Advertising

Advertising describes the methods used in industrial societies to promote and market products. The technique and media, such as newspapers, cinema, and television, used to inform a larger audience about the quality and availability of goods and services are referred to as advertising.
Advertising Sociology Definition

Definition

Advertising describes the methods used in industrial societies to promote and market products. The technique and media, such as newspapers, cinema, and television, used to inform a larger audience about the quality and availability of goods and services are referred to as advertising.

Two sociological arguments

The first central claim is that advertising influences individuals to purchase items they do not need and, in general, helps to create and sustain a consumer culture. This viewpoint has been developed in large part by Marxist scholars.

Adorno and Marcuse, for example, have made the case that advertising plays a crucial role in the upkeep of capitalism by inducing false demands in consumers who are drawn in by the flow of commodities. However, many non-Marxist authors also took views against advertising, claiming, for instance, that it fosters and upholds materialistic ideas in society or encourages the sale of dangerous products such as alcohol or cigarettes to weaker individuals.

It has been argued that advertising does not directly convince individuals that they must own the products in issue, even if they do not need them; at most, it may persuade them to switch brands in response to such arguments. However, it is impossible to imagine that advertising does not have a more prominent cultural role.

According to the second line of reasoning, advertising is a kind of communication that contributes to forming a distinct societal culture.
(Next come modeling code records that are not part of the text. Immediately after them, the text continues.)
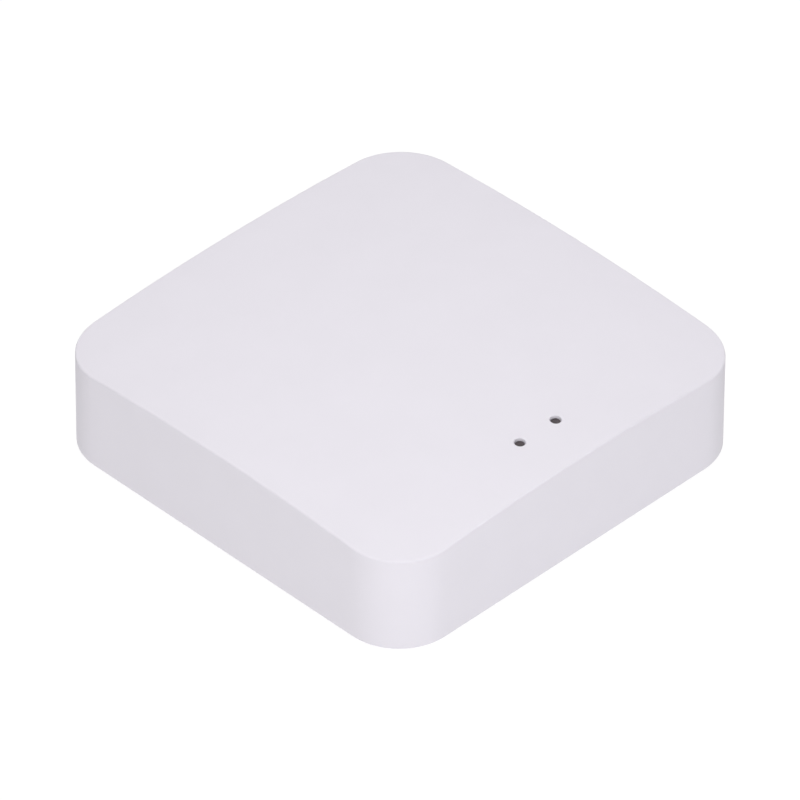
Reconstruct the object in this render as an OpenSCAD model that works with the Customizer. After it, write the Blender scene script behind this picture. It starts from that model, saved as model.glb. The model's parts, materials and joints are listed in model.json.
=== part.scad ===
// Smart home hub: a square, softly domed case that stands on four rubber feet, with two status
// lights in its top, and an Ethernet socket, a power socket and a reset button in its rear wall.
// Millimetres, +Z up. The origin is on the standing surface, under the middle of the case.
// The lights are near the front edge, at -Y, and the sockets are in the rear wall, at +Y.

/* [Case] */
// Side of the square case
case_side = 90; // [88:0.5:96]
// Radius of the four upright corners
corner_r = 11.7; // [10:0.1:14]
// Height of the case at its middle, without the feet
case_h = 23.8; // [23:0.1:26]
// Radius of the domed top
dome_r = 500; // [400:10:900]
// Thickness of the top cover's walls and roof
wall = 2; // [1.8:0.1:2.2]
// Bevel round the bottom edge
edge_break = 0.4; // [0.2:0.1:0.6]
// Thickness of the bottom cover
floor_t = 1.8; // [1.6:0.1:2.2]
// Gap between the bottom cover and the walls
cover_gap = 0.15; // [0.1:0.05:0.3]

/* [Feet and label] */
// Diameter of a rubber foot
foot_d = 9; // [7:0.5:10]
// Thickness of a rubber foot
foot_t = 1.4; // [1.2:0.1:1.6]
// How far a foot stands out of the case
foot_proud = 0.5; // [0.4:0.1:0.7]
// Distance of a foot from the middle, along X and along Y
foot_at = 33; // [30:0.5:34]
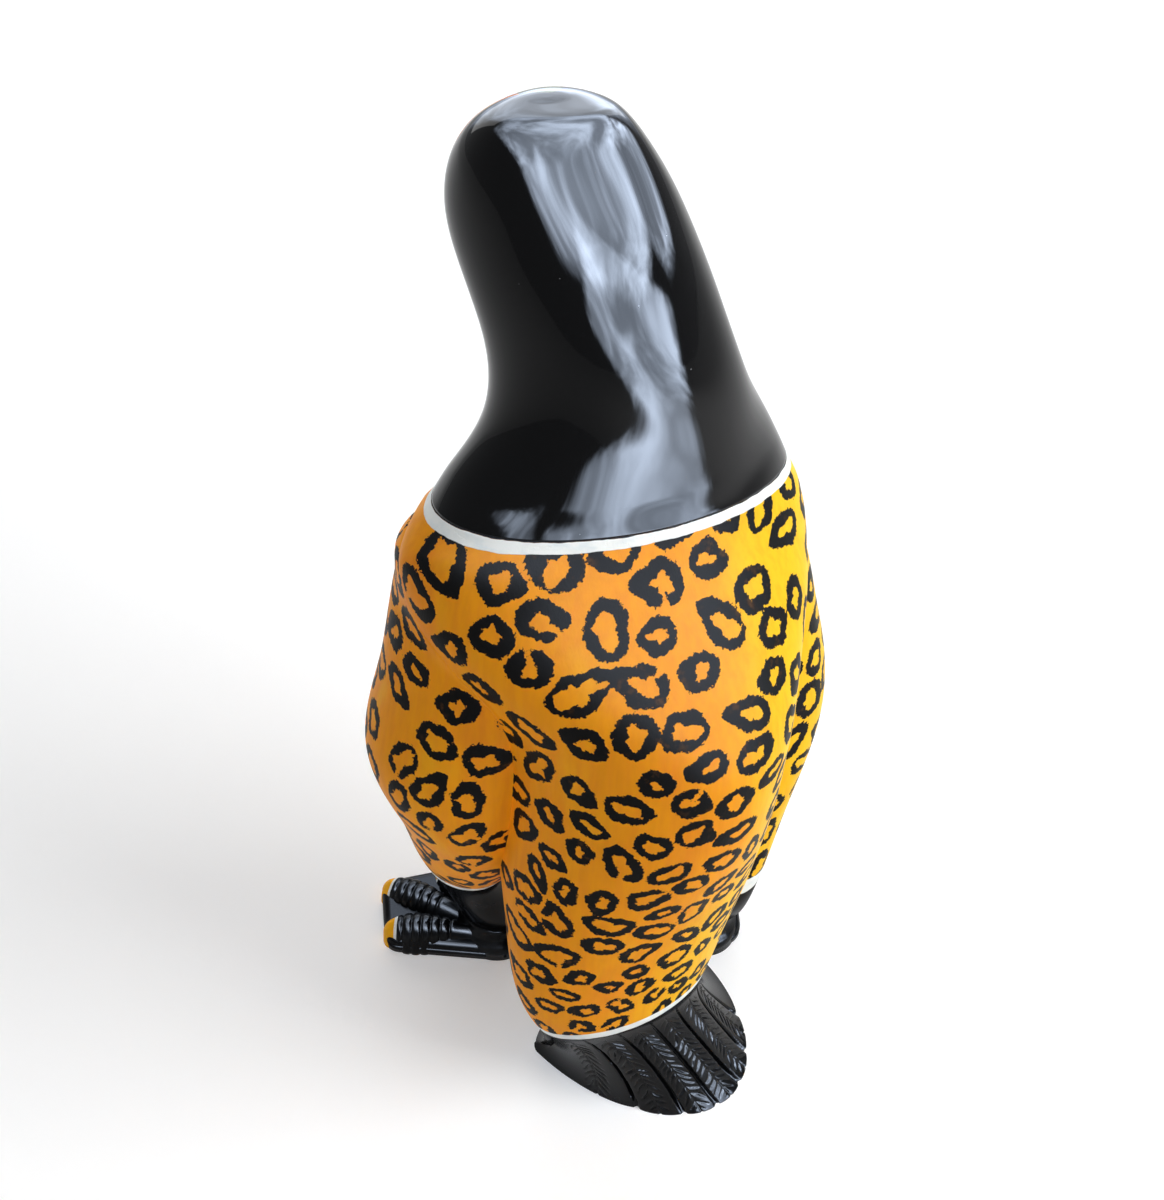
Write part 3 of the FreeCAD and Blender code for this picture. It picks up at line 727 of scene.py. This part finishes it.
for name, marks in (("upper_beak", UPPER_BEAK_MARKS), ("lower_beak", LOWER_BEAK_MARKS)):
    wall = rings(sections(marks, BEAK_LEVELS), beak_turn)
    along = np.broadcast_to(np.linspace(0, 1, BEAK_LEVELS)[:, None], wall.shape[:2])
    normals = outward(wall)
    wall = pushed(wall, normals, knife_marks(wall, *BEAK_CARVING))
    if name == "upper_beak":
        for sign in (-1, 1):
            pit_turn = np.radians(90 - sign * NOSTRIL_TURN)
            away = np.hypot((along - NOSTRIL_PLACE) * BEAK_LENGTH,
                            (beak_turn - pit_turn)[None] * BEAK_RADIUS)
            wall = pushed(wall, normals, -NOSTRIL_DEPTH * np.exp(-(away / NOSTRIL_RADIUS) ** 2))
    beaks[name] = skin(name + "_block", [marked(wall, along)], ("along",))
    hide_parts(name)

beak_enamel, paint = new_paint("beak_enamel")
along = paint.mark("along") + (paint.mottle(120, 2.0) - 0.5) * 0.05
colour = paint.mottle(60, 3.0, (1, 1, 0.5)).fade(0.4, 0.7).blend(ORANGE, YELLOW)
colour = along.fade(0.66, 0.67).blend(colour, LINE_WHITE)
colour = along.fade(0.71, 0.72).blend(colour, BLACK)
finish(paint, colour, paint.mottle(240, 3.0, (1, 1, 0.3)), 0.0002,
       Roughness=0.4, Specular_IOR_Level=0.2, Coat_Weight=0.5, Coat_Roughness=0.12, Coat_IOR=1.3)
for piece in beaks.values():
    piece.data.materials.append(beak_enamel)

# ---------------------------------------------------------------------------
# Feet: each is one block with a flat web, an instep that takes the shank, and three half-round
# toes. Knife cuts across the toes make the scales, and the claws are painted on the tips.
LEFT_HEADING, RIGHT_HEADING = 34.0, 7.0     # degrees that the feet point outwards
TOE_SPREAD = 24.0                           # degrees between two toes
TOE_ROOT_BACK, TOE_ROOT_OUT = 14.0, 12.0
MIDDLE_TOE_REACH, OUTER_TOE_REACH, INNER_TOE_REACH = 90.0, 78.0, 69.0
TOE_HALF_WIDTH, TOE_HEIGHT = 11.5, 22.0
CLAW_LENGTH = 9.5
TOE_ROWS = [(0.0, 0.9, 0.8), (0.5, 1.0, 1.0), (1.0, 0.95, 0.88)]   # share of length, width, height
CLAW_ROWS = [(0.55, 0.74, 0.72), (0.88, 0.50, 0.54), (1.0, 0.26, 0.42)]
TOE_COLUMNS, TOE_LEVELS, WEB_COLUMNS = 72, 220, 288
WEB_THICKNESS, WEB_SETBACK, WEB_ROUNDING = 12.0, 0.5, 6.0
HEEL_RADIUS, INSTEP_FLARE = 14.0, 3.5
SEAT_HALF_WIDTH, SEAT_HALF_DEPTH = 21.0, 27.0
INSTEP_HEIGHTS = (0.0, 10.0, 12.0, 14.0, 17.0, 20.5, 24.0)
INSTEP_FLARES = (1.6, 1.6, 1.2, 0.7, 0.32, 0.08, 0.0)   # shares of the flare at those heights
SCALE_PITCH, SCALE_COUNT, SCALE_DEPTH = 6.3, 6, 1.3
FIRST_CUT = 3.5              # from the claw's edge to the nearest cut
CUT_HALF_WIDTH = 0.75
CUT_SHARE, DOME_SHARE = 0.6, 0.6            # shares of the depth in the cut and in the dome
SIDE_SHARE = 0.6             # share of it at the toe's sides
NO_CLAW = -9.0               # claw mark of what carries no claw
toe_turn = np.linspace(0, 2 * np.pi, TOE_COLUMNS, endpoint=False)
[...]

As a result, most modern civilizations are immersed in advertising, which is disseminated via many channels.

Thus, advertising might play a role in developing a consumer culture where people seek positional products that support their sense of identity. It could also contribute more broadly to a postmodern society that values pictures above other things while celebrating consumption. So, for instance, recent examinations of advertisements from today have shown how much more image- and text-dependent it is now than it was fifty years ago.

Semiology

Jean Baudrillard (1970), drawing on semiology, stated that in contemporary cultures, consuming involves the “active manipulation of the sign,” leading to the creation of the “commodity sign” by fusing the sign and the commodity.

The influence of advertising has been an important topic in contemporary sociology because of this background.

Vance Packard 

Vance Packard presented a picture of an arsenal of psychological and sociological advertising methods that made these approaches look all-powerful in his well-known sociological exposé, The Hidden Persuaders (1957). The word “admass” was first used in the 1950s by author J.B. Priestley to characterize the urge toward consumerism that mass advertisement fostered in contemporary countries. Additionally, according to Packard, marketing encourages consumption to solve social and political issues.

False needs

Advertisement produces “false demands” that are ultimately unfulfilled by conspicuous expenditure, in the mistaken notion that acquiring material goods would bring happiness and serenity.

Feminist approach

Feminist theories of advertising have adopted a different tack, highlighting its persistent sexism as one manifestation of its more pervasive use of ageist, racial, and gender stereotypes. Feminists who study the advertisements industry often criticize the objectification of women.

Postmodernism

According to postmodernism, lifestyle and consumerism are more relevant to everyday experience than class. Advertisement is seen in this context as alluring rather than deceptive, and advertisement firms are increasingly eschewing socioeconomic categorization systems in favor of terms like “consumer class” and “lifestyle group.”